You’d think with my obsessive knitting, I’d have a shop full of stock by now.
However, since I hold down a full time job and I live in a house with other people, I have plenty of distractions to keep me from knitting around the clock.
At this point, I make enough socks, mitts, and other assorted woolly things to keep everyone in my life in homemade gifts, with a small surplus left over.
There was enough surplus this year to bring a small selection of knitted goods to a staff craft fair at my office.
We had a lovely selection of things on sale. Hand painted greeting cards, Christmas ornaments, jewelry, maple table centrepieces, and lots of baked goods. I work with a talented and crafty bunch of people.
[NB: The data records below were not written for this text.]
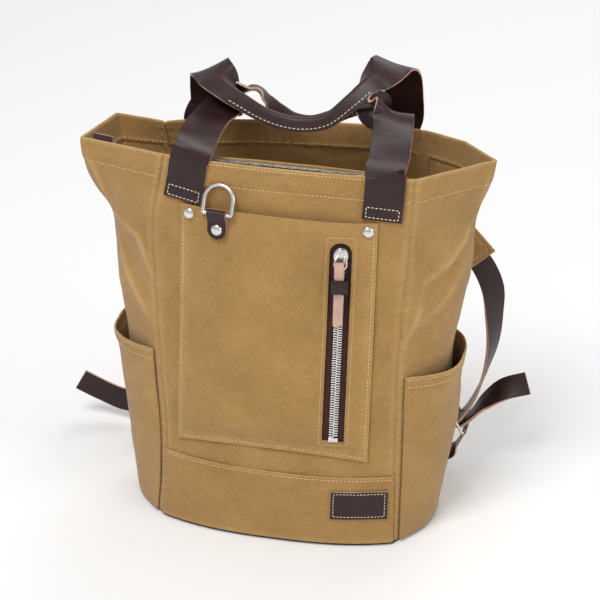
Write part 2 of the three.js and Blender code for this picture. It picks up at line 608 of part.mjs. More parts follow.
// The tab's section: two legs and a round fold over the bar, extruded across and cut to a round end
function ringTab() {
  const outer = foldRadius + THIN_LEATHER;
  const legs = -TAB_LENGTH;
  const pinch = -TAB_PINCH * TAB_LENGTH;
  const backFace = tabSeat;
  const frontLeg = tabSeat + THIN_LEATHER + GAP;
  const shape = new THREE.Shape();
  shape.moveTo(backFace, legs);
  shape.lineTo(backFace, 0);
  shape.absarc(barLift, 0, outer, Math.PI, 0, true);
  shape.lineTo(frontLeg + THIN_LEATHER, pinch);
  shape.lineTo(frontLeg + THIN_LEATHER, legs);
  shape.lineTo(frontLeg, legs);
  shape.lineTo(frontLeg, pinch);
  shape.lineTo(barLift + foldRadius, 0);
  shape.absarc(barLift, 0, foldRadius, 0, Math.PI, false);
  shape.lineTo(backFace + THIN_LEATHER, pinch);
  shape.lineTo(backFace + THIN_LEATHER, legs);
  shape.closePath();
  const fold = new THREE.ExtrudeGeometry(shape, { depth: TAB_WIDTH, bevelEnabled: false, curveSegments: 8 });
  fold.translate(0, 0, -TAB_WIDTH / 2);
  fold.rotateY(-Math.PI / 2);
  const half = TAB_WIDTH / 2;
  const outline = new THREE.Shape();
  outline.moveTo(-half, 2 * half);
  outline.lineTo(-half, legs + half);
  outline.absarc(0, legs + half, half, Math.PI, 2 * Math.PI, false);
  outline.lineTo(half, 2 * half);
  outline.closePath();
  const cutter = new THREE.ExtrudeGeometry(outline, { depth: 4 * half, bevelEnabled: false, curveSegments: 8 });
  cutter.translate(0, 0, -half);
  return geometryOf(solidOf(fold).intersect(solidOf(cutter)));
}
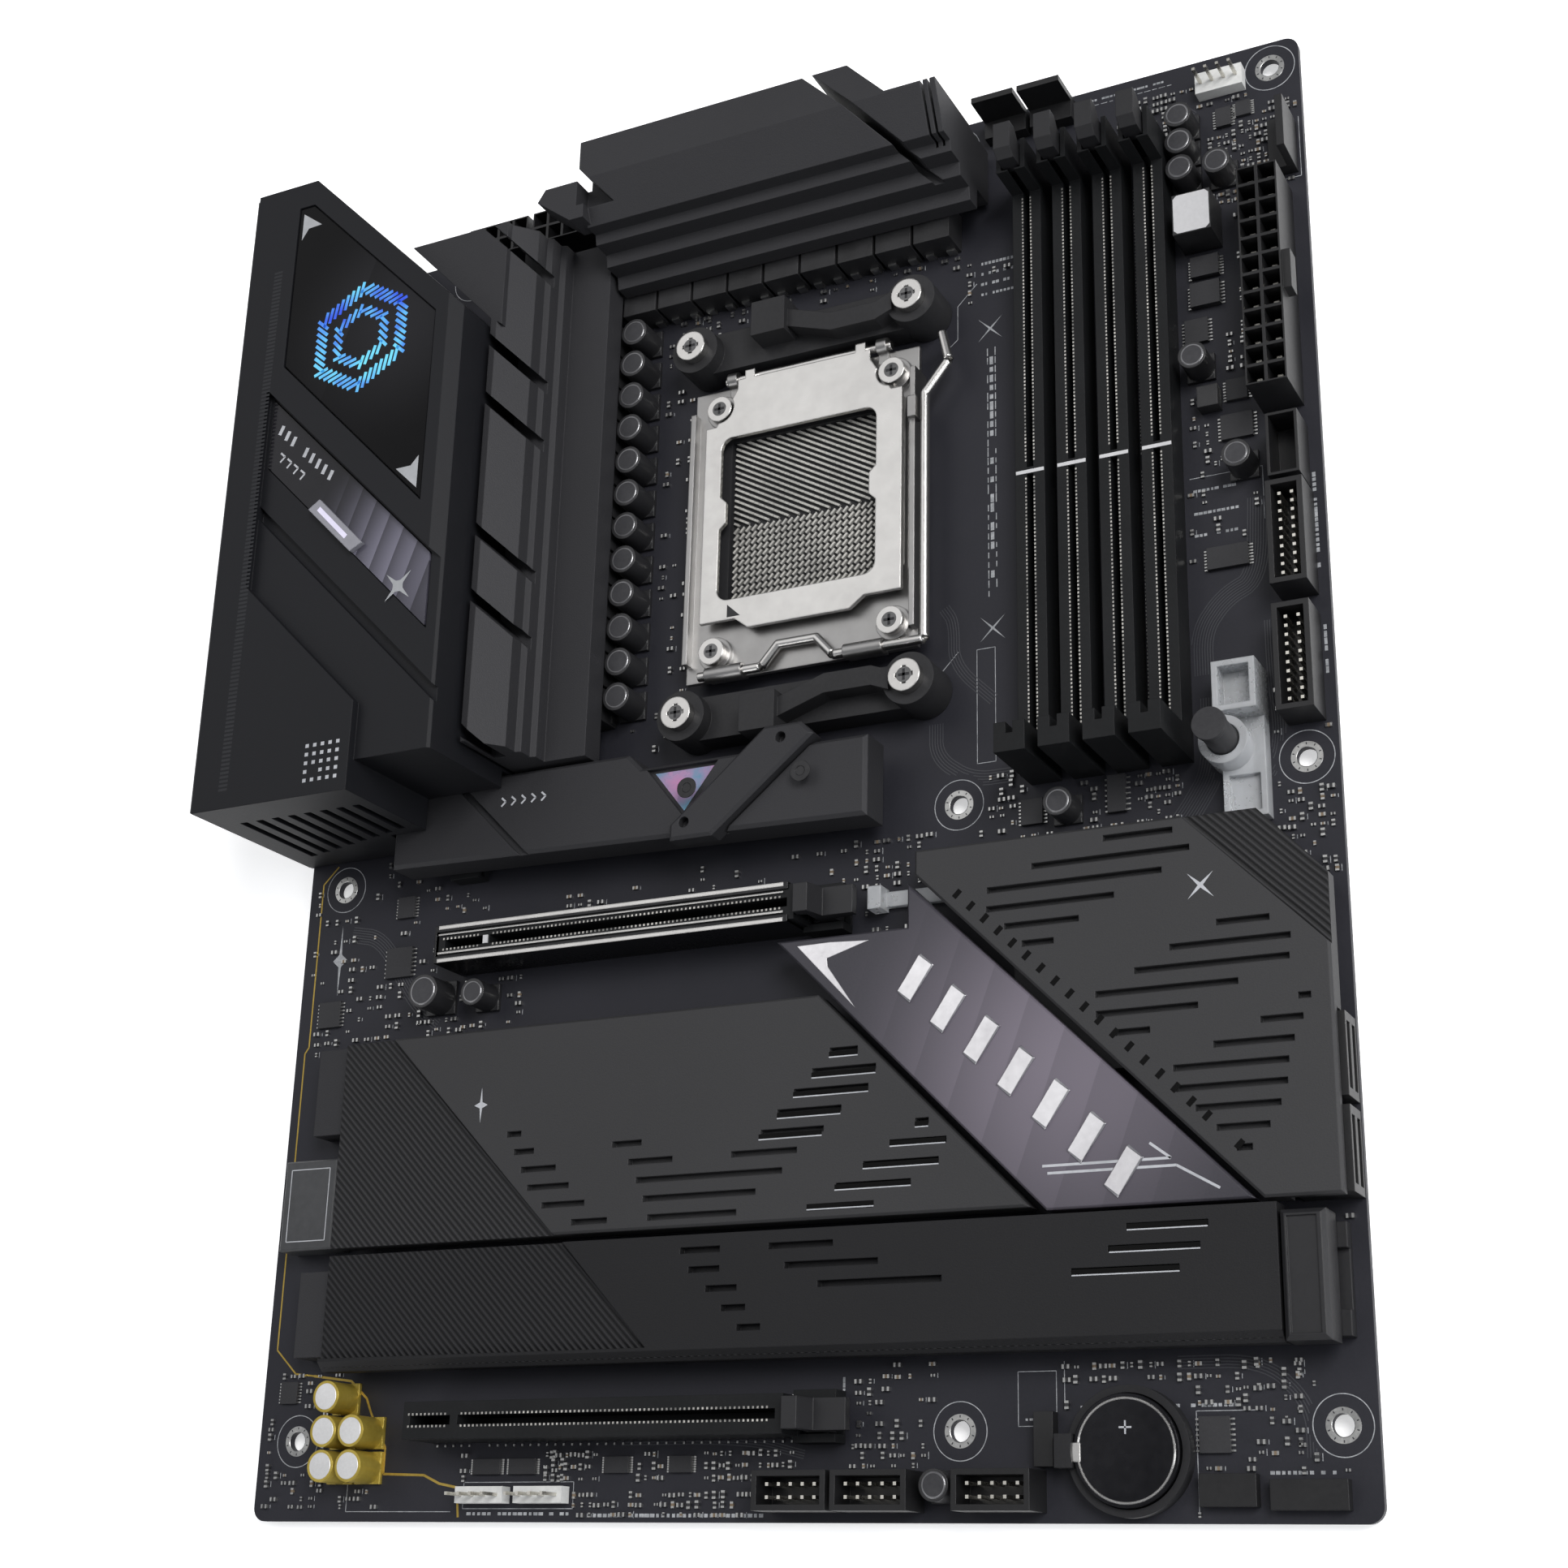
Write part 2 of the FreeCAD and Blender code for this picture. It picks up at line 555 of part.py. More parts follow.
for number in range(4):
    x = dimm_first + dimm_pitch * number
    shell = fuse([block(x - dimm_half, dimm_low, 0, x + dimm_half, dimm_high, dimm_rail),
                  block(x - dimm_half, dimm_low, 0, x + dimm_half, dimm_low + post_long, tower_high),
                  block(x - dimm_half, dimm_high - tower_long, 0, x + dimm_half, dimm_high, tower_high - 4)])
    inner_end = dimm_high - tower_long
    room = latch_half + latch_room
    tools = [block(x - groove_half, dimm_low + post_long - 2.4, dimm_rail - groove_deep,
                   x + groove_half, dimm_key - key_half, tower_high + 1),
             block(x - groove_half, dimm_key + key_half, dimm_rail - groove_deep,
                   x + groove_half, inner_end + 1, tower_high + 1),
             block(x - room, inner_end + 0.4, 0.6, x + room, dimm_high + 1, tower_high + 1),
             rod_along_x(x - room - 0.9, x + room + 0.9, pivot_y, pivot_z, pivot_radius + running)]
    memory_slots.append(cut(shell, tools))
keep(group(memory_slots), "memory_slots")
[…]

It was a bit of a strange experience, watching shoppers – my friends – browse through the wares. I found myself hoping they would select one of my things to purchase. It was surprisingly stressful.
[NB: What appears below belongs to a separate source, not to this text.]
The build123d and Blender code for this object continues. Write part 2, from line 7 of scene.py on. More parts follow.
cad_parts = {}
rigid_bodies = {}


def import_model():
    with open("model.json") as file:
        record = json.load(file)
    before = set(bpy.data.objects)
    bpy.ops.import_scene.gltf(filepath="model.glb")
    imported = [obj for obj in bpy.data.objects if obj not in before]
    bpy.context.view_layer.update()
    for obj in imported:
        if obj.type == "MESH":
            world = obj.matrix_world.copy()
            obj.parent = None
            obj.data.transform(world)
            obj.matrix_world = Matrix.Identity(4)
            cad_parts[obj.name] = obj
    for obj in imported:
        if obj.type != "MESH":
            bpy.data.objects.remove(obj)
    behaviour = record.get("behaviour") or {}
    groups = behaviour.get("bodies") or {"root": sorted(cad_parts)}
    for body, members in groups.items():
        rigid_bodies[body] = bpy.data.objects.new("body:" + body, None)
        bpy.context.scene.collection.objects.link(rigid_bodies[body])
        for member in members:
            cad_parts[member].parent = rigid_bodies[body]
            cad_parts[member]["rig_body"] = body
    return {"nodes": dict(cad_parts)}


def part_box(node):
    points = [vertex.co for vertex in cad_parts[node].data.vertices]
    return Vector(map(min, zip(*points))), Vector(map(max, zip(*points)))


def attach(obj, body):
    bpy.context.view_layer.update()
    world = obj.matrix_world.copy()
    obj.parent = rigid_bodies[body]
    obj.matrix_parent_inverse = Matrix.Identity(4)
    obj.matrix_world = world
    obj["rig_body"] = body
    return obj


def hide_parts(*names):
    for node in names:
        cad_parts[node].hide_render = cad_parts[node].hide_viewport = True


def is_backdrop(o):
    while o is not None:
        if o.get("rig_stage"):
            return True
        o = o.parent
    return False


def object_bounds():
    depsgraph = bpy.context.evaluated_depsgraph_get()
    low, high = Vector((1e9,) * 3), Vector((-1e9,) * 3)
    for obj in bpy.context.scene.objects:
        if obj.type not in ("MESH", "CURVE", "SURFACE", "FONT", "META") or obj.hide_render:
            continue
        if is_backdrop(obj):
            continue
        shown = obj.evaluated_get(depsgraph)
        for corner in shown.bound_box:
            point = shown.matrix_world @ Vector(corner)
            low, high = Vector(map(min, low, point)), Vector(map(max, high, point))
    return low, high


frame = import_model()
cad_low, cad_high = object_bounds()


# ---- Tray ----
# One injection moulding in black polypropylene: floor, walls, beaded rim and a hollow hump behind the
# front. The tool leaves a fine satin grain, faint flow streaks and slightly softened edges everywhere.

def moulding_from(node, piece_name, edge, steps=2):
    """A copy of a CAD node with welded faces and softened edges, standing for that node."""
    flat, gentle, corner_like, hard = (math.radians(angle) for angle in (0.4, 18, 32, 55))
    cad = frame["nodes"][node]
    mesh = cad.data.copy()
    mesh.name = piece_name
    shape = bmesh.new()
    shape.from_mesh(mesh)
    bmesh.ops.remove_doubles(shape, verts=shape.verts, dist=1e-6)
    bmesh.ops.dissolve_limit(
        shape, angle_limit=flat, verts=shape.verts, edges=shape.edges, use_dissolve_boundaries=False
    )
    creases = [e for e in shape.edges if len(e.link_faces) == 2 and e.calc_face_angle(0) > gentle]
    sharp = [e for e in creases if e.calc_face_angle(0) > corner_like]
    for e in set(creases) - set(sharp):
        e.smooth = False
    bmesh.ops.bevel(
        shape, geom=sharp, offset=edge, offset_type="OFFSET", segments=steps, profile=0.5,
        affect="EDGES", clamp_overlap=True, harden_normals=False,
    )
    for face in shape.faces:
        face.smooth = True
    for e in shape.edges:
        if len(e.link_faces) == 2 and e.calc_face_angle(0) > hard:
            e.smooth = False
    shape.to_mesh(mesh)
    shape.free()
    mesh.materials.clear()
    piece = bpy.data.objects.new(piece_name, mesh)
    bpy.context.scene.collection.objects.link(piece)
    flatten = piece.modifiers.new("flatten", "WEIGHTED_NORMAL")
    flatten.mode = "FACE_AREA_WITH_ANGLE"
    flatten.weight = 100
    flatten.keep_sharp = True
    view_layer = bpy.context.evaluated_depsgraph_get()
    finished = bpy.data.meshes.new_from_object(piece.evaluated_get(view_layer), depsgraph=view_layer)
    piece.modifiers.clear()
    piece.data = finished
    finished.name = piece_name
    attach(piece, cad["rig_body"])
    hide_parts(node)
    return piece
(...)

It also gave me some insight into my own twacking/window shopping habits at craft fairs. I’m notorious for browsing, examining, then moving on to the next table, and the next. Until our little staff event, I didn’t realise that a browsing but non-committal customer can feel like a small hope dashed; a micro-judgment on your creations.
After a couple of days, like all the others who took part in the craft fair, I made a reasonable number of sales. Through additional word of mouth, I am working on a few more pairs of socks, for later seasonal shoppers. So in the end, it all worked out.
From now on, I’m going to try to be less of a window shopper and more of a buyer when I’m oohing and aahing over locally made items.
The experience also makes me realise that I’m not a natural entrepreneur. I’m used to work diligently for a reasonable and predictable salary.
Deep down inside, I likely have the heart of a civil servant.